As US regulators continue to scrutinize Morgan Stanley’s block trading business, Matt Smith, CEO of SteelEye, highlights the increasing importance of risk and trading desks collaborating to track the conditions surrounding large trade orders.
From allegedly failing to execute trades at the best price, to clients being misled about the type of trade being executed, block trading has taken its fair share of criticism over the past decade or so. Against this flurry of unflattering headlines, including the Securities and Exchange Commission’s latest probe into Morgan Stanley’s handling of block trades by its US equities desk, it is important to recognize that 99.99% of the time, investors are simply looking to trade away from public exchanges, without deals being displayed until after execution.
No rational market participant would want to invite draconian measures to restrict a form of trading that, overall, lowers costs and holds the prospect of improved outcomes for investors. That said, one can’t ignore the fact that 0.01% of market participants play outside of the rules.
The issue is that any block trade is extremely sensitive to information leakage to a third party. Block trades not yet publicly disclosed are considered material non-public information, and regulators view the sharing of such information as market manipulation since the recipient can “front run” the block trade to trade favorably on their own account.
Any activity undertaken by an “outsider” based on prior “insider” knowledge can damage the outcome for the end-investor. After all, the larger the order and the more illiquid the stock, the greater the likelihood of adverse price movement if a leak occurs.
As an example, if a hedge fund trader who has arranged to execute a block order of 100,000 shares in a little-known small-cap company with a market price of $10 per share, also tips a friend that the trade is imminent – the party receiving the heads up can benefit unfairly from this information by trading in cash or derivative markets in this or correlated stocks.
Tracking such behavior presents a major challenge for risk departments as they won’t normally have any insight into the tip-off, or why the trader in receipt of the insider information decided to execute a trade in the little-known small-cap company that he/she may not habitually trade. This is a significant concern for regulators who have clearly signaled their determination to eradicate such behaviors.
Thus, in a more rigorously policed environment, compliance professionals need to develop improved capabilities around integrative surveillance spanning orders, trades, market activity, and communications. They need to monitor market movements and corresponding communications in a holistic way to identify and investigate potential leakages of sensitive information and unusual trading activity ahead of significant market shifts.
Closer collaboration between front and middle office teams is also important. It is not uncommon for traders to avoid formal supervision, even when they are not doing anything wrong, because they don’t understand or agree with why it is being done. Front-office teams need to buy into the compliance culture of the firm. With middle and front office teams singing from the same hymn sheet, it is easier for compliance teams to establish a view of what “normal” looks like and thereafter monitor for atypical behavior.

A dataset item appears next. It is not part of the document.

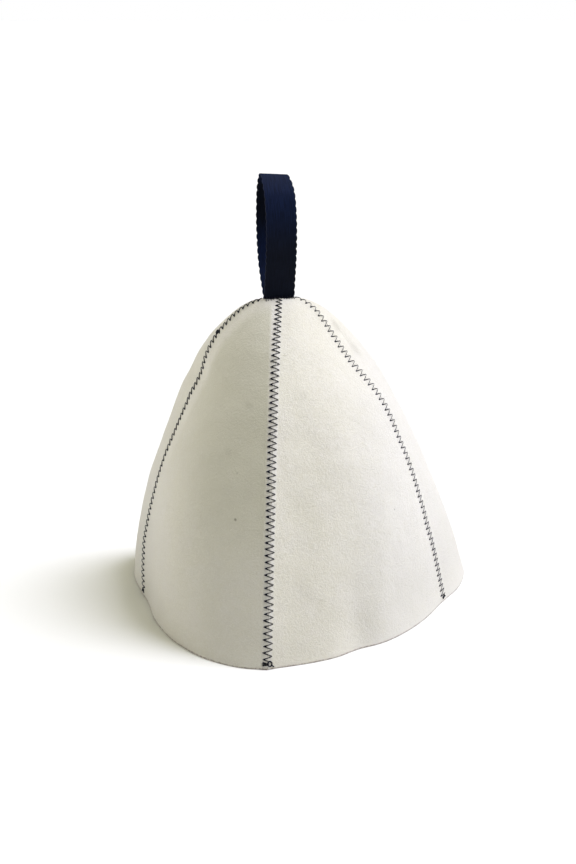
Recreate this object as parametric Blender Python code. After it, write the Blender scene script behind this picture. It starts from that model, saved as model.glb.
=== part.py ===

Block or dark trading venues keep traditional exchanges on their toes with regards to fees and performance. These venues continue to provide investors with a greater choice of where and how to trade. But with this greater choice comes the need for an enhanced ability within compliance to scrutinize the context and conduct surrounding block trades. With the spread of insider information is much harder to control for block trades, proper supervision of information flow prior to any block trading activity is crucial and this needs to be linked to any corresponding trading activity and market shifts. Collaboration between front and middle office teams is also imperative to crack down on rogue practices.
It, therefore, stands to reason that as demand to trade in large size continues to grow, risk functions should leave no stone unturned when it comes to the detection of market manipulation surrounding block trades, and trading teams need to get fully behind this.